--- Begin Collected material ---

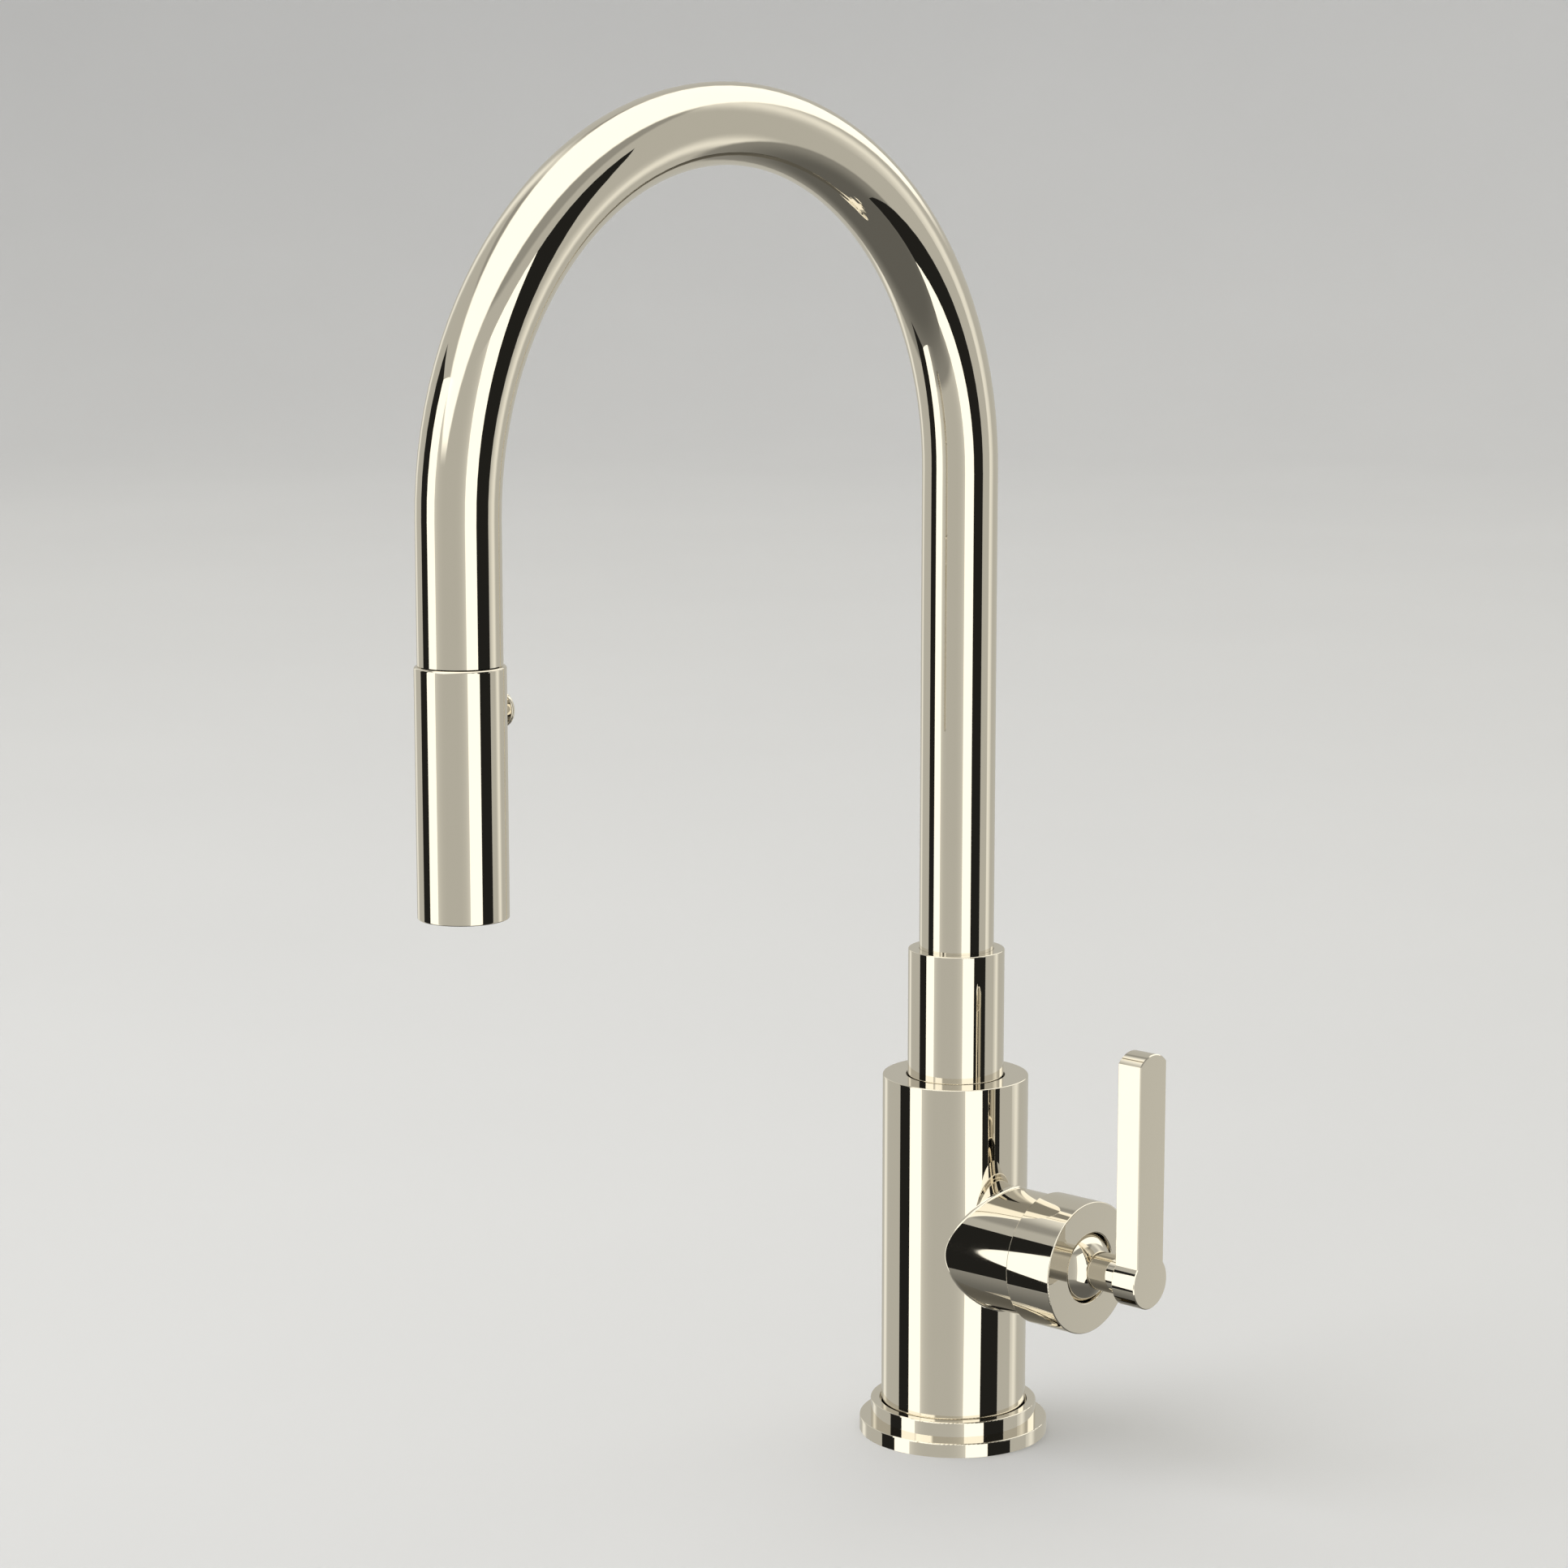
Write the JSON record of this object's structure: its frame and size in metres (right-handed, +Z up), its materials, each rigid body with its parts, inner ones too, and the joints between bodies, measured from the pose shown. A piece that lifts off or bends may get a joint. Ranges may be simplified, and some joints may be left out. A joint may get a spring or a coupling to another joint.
{
  "type": "pull-down kitchen faucet",
  "caption": "Single-lever kitchen faucet: high arched swivel spout, pull-down spray wand on a hose with a push button, and a side lever that tilts for flow and turns for temperature.",
  "frame": {"origin": "centre of the deck hole, on the deck's top surface, at the base flange's underside", "axes": "+Z up along the body and shank; -Y towards the spout's outlet with the spout at rest; +X along the valve axis towards the lever"},
  "size_m": [0.1167, 0.274, 0.5536],
  "materials": {
    "polished_nickel": "polished, warm nickel plating",
    "brass": "machined",
    "stainless_steel": "satin",
    "black_rubber": "matt",
    "grey_silicone": "soft matt",
    "white_acetal": "moulded, satin",
    "dark_plastic": "moulded, fine grain",
    "ceramic": "lapped white alumina",
    "hose_braid": "tight nylon braid"
  },
  "bodies": {
    "base": {"base_flange": "polished_nickel", "base_gasket": "black_rubber", "mixer_body": "polished_nickel", "mounting_shank": "brass", "deck_seal": "black_rubber", "deck_washer": "stainless_steel", "mounting_nut": "brass", "lock_screws": "stainless_steel", "cartridge_housing": "white_acetal", "inlet_seals": "black_rubber", "fixed_ceramic_disc": "ceramic", "cartridge_nut": "brass", "valve_cap": "polished_nickel", "ball_wiper": "black_rubber", "upper_bush": "white_acetal", "lower_bush": "white_acetal"},
    "carrier": {"cartridge_carrier": "white_acetal", "pivot_pin": "stainless_steel"},
    "lever": {"lever_ball": "polished_nickel", "lever_handle": "polished_nickel", "handle_screw": "stainless_steel"},
    "sliding_disc": {"moving_ceramic_disc": "ceramic", "disc_driver": "white_acetal"},
    "spout": {"spout_tube": "polished_nickel", "spout_collar": "polished_nickel", "swivel_stem": "brass", "swivel_o_rings": "black_rubber", "retaining_ring": "stainless_steel", "dock_bush": "dark_plastic", "dock_magnet": "stainless_steel", "spray_hose": "hose_braid", "hose_plug": "brass"},
    "hose_end": {"hose_nut": "brass", "hose_ferrule": "stainless_steel", "hose_tail": "hose_braid"},
    "wand": {"wand_shell": "polished_nickel", "wand_core": "dark_plastic", "hose_washer": "black_rubber", "catch_ring": "stainless_steel", "core_o_ring": "black_rubber", "check_valve_cage": "white_acetal", "check_spring": "stainless_steel", "button_spring": "stainless_steel", "spray_face": "dark_plastic", "nozzle_pad": "grey_silicone", "aerator": "dark_plastic", "aerator_screen": "stainless_steel", "flow_regulator": "black_rubber"},
    "button": {"spray_button": "polished_nickel", "button_plunger": "white_acetal", "diverter_spool": "brass", "spool_seals": "black_rubber"},
    "check_poppet": {"check_poppet": "white_acetal"}
  },
  "joints": [
    {"name": "spout_swivel", "type": "hinge", "parent": "base", "child": "spout", "pos_m": [0, 0, 0.11], "axis": [0, 0, 1], "continuous": true},
    {"name": "wand_pull", "type": "slide", "parent": "spout", "child": "hose_end", "axis": [0, 0, -1], "range_m": [0, 0.2], "deforming": ["hose_tail"]},
    {"name": "wand_swivel", "type": "hinge", "parent": "hose_end", "child": "wand", "pos_m": [0, -0.228, 0.297], "axis": [0, 0, 1], "continuous": true},
    {"name": "button_press", "type": "slide", "parent": "wand", "child": "button", "axis": [0, -1, 0], "range_m": [0, 0.001], "stiffness_N_per_m": 700, "springref_m": -0.002, "deforming": ["button_spring"]},
    {"name": "check_open", "type": "slide", "parent": "wand", "child": "check_poppet", "axis": [0, 0, -1], "range_m": [0, 0.0015], "stiffness_N_per_m": 40, "springref_m": -0.001, "deforming": ["check_spring"]},
    {"name": "temperature_turn", "type": "hinge", "parent": "base", "child": "carrier", "pos_m": [0.0515, 0, 0.0691], "axis": [1, 0, 0], "range_deg": [-50, 50]},
    {"name": "flow_tilt", "type": "hinge", "parent": "carrier", "child": "lever", "pos_m": [0.0515, 0, 0.0691], "axis": [0, 1, 0], "range_deg": [0, 25]},
    {"name": "disc_slide", "type": "slide", "parent": "carrier", "child": "sliding_disc", "axis": [0, 0, 1], "range_m": [0, 0.00572]}
  ],
  "couplings": [
    {"joint": "disc_slide", "follows": "flow_tilt", "m_per_rad": 0.0131}
  ]
}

--- End Collected material ---

• [Problem requirements]: Reproduce the material in full, with no word added or dropped.

• [Answer to this exercise]:
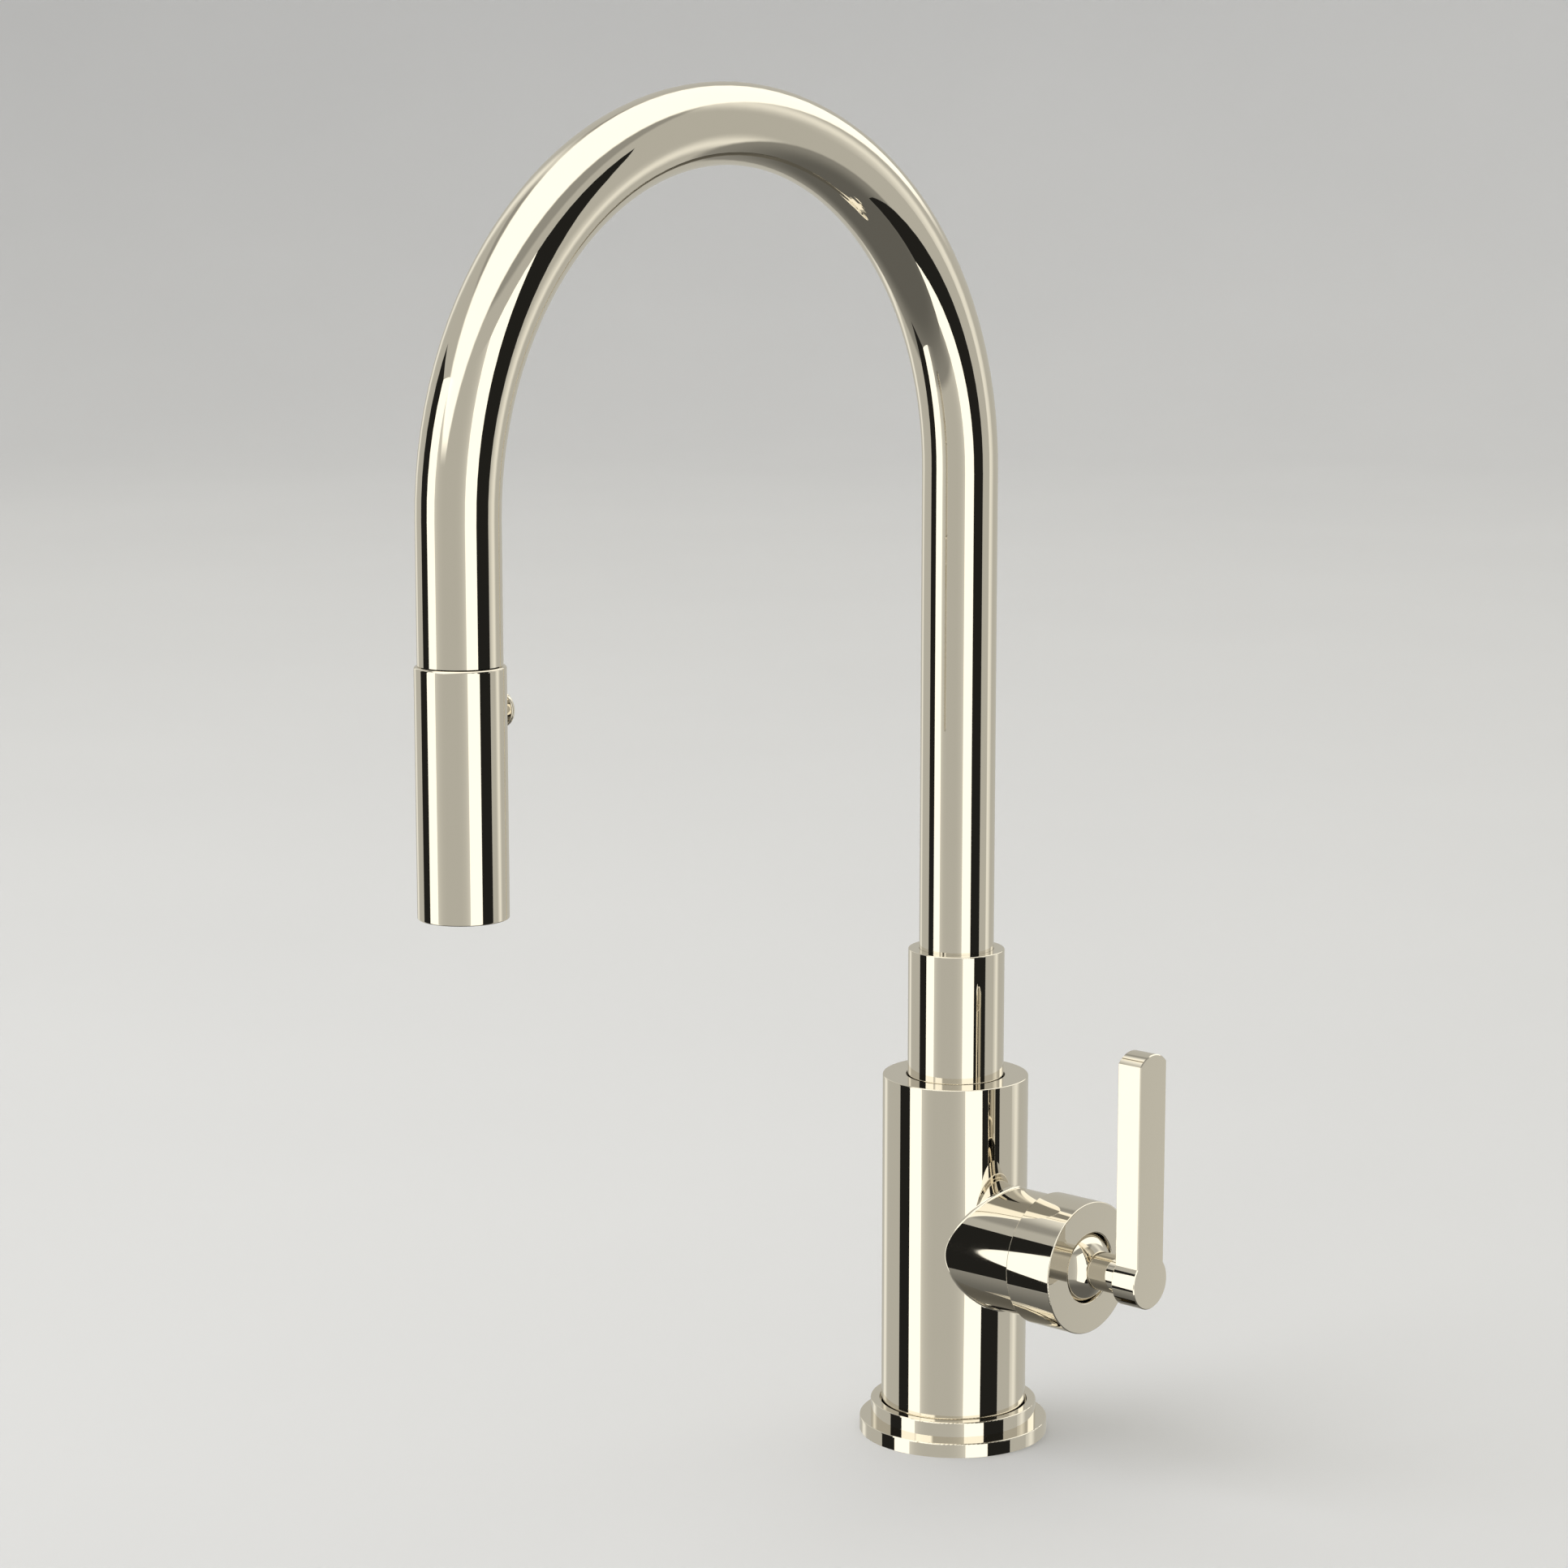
Write the JSON record of this object's structure: its frame and size in metres (right-handed, +Z up), its materials, each rigid body with its parts, inner ones too, and the joints between bodies, measured from the pose shown. A piece that lifts off or bends may get a joint. Ranges may be simplified, and some joints may be left out. A joint may get a spring or a coupling to another joint.
{
  "type": "pull-down kitchen faucet",
  "caption": "Single-lever kitchen faucet: high arched swivel spout, pull-down spray wand on a hose with a push button, and a side lever that tilts for flow and turns for temperature.",
  "frame": {"origin": "centre of the deck hole, on the deck's top surface, at the base flange's underside", "axes": "+Z up along the body and shank; -Y towards the spout's outlet with the spout at rest; +X along the valve axis towards the lever"},
  "size_m": [0.1167, 0.274, 0.5536],
  "materials": {
    "polished_nickel": "polished, warm nickel plating",
    "brass": "machined",
    "stainless_steel": "satin",
    "black_rubber": "matt",
    "grey_silicone": "soft matt",
    "white_acetal": "moulded, satin",
    "dark_plastic": "moulded, fine grain",
    "ceramic": "lapped white alumina",
    "hose_braid": "tight nylon braid"
  },
  "bodies": {
    "base": {"base_flange": "polished_nickel", "base_gasket": "black_rubber", "mixer_body": "polished_nickel", "mounting_shank": "brass", "deck_seal": "black_rubber", "deck_washer": "stainless_steel", "mounting_nut": "brass", "lock_screws": "stainless_steel", "cartridge_housing": "white_acetal", "inlet_seals": "black_rubber", "fixed_ceramic_disc": "ceramic", "cartridge_nut": "brass", "valve_cap": "polished_nickel", "ball_wiper": "black_rubber", "upper_bush": "white_acetal", "lower_bush": "white_acetal"},
    "carrier": {"cartridge_carrier": "white_acetal", "pivot_pin": "stainless_steel"},
    "lever": {"lever_ball": "polished_nickel", "lever_handle": "polished_nickel", "handle_screw": "stainless_steel"},
    "sliding_disc": {"moving_ceramic_disc": "ceramic", "disc_driver": "white_acetal"},
    "spout": {"spout_tube": "polished_nickel", "spout_collar": "polished_nickel", "swivel_stem": "brass", "swivel_o_rings": "black_rubber", "retaining_ring": "stainless_steel", "dock_bush": "dark_plastic", "dock_magnet": "stainless_steel", "spray_hose": "hose_braid", "hose_plug": "brass"},
    "hose_end": {"hose_nut": "brass", "hose_ferrule": "stainless_steel", "hose_tail": "hose_braid"},
    "wand": {"wand_shell": "polished_nickel", "wand_core": "dark_plastic", "hose_washer": "black_rubber", "catch_ring": "stainless_steel", "core_o_ring": "black_rubber", "check_valve_cage": "white_acetal", "check_spring": "stainless_steel", "button_spring": "stainless_steel", "spray_face": "dark_plastic", "nozzle_pad": "grey_silicone", "aerator": "dark_plastic", "aerator_screen": "stainless_steel", "flow_regulator": "black_rubber"},
    "button": {"spray_button": "polished_nickel", "button_plunger": "white_acetal", "diverter_spool": "brass", "spool_seals": "black_rubber"},
    "check_poppet": {"check_poppet": "white_acetal"}
  },
  "joints": [
    {"name": "spout_swivel", "type": "hinge", "parent": "base", "child": "spout", "pos_m": [0, 0, 0.11], "axis": [0, 0, 1], "continuous": true},
    {"name": "wand_pull", "type": "slide", "parent": "spout", "child": "hose_end", "axis": [0, 0, -1], "range_m": [0, 0.2], "deforming": ["hose_tail"]},
    {"name": "wand_swivel", "type": "hinge", "parent": "hose_end", "child": "wand", "pos_m": [0, -0.228, 0.297], "axis": [0, 0, 1], "continuous": true},
    {"name": "button_press", "type": "slide", "parent": "wand", "child": "button", "axis": [0, -1, 0], "range_m": [0, 0.001], "stiffness_N_per_m": 700, "springref_m": -0.002, "deforming": ["button_spring"]},
    {"name": "check_open", "type": "slide", "parent": "wand", "child": "check_poppet", "axis": [0, 0, -1], "range_m": [0, 0.0015], "stiffness_N_per_m": 40, "springref_m": -0.001, "deforming": ["check_spring"]},
    {"name": "temperature_turn", "type": "hinge", "parent": "base", "child": "carrier", "pos_m": [0.0515, 0, 0.0691], "axis": [1, 0, 0], "range_deg": [-50, 50]},
    {"name": "flow_tilt", "type": "hinge", "parent": "carrier", "child": "lever", "pos_m": [0.0515, 0, 0.0691], "axis": [0, 1, 0], "range_deg": [0, 25]},
    {"name": "disc_slide", "type": "slide", "parent": "carrier", "child": "sliding_disc", "axis": [0, 0, 1], "range_m": [0, 0.00572]}
  ],
  "couplings": [
    {"joint": "disc_slide", "follows": "flow_tilt", "m_per_rad": 0.0131}
  ]
}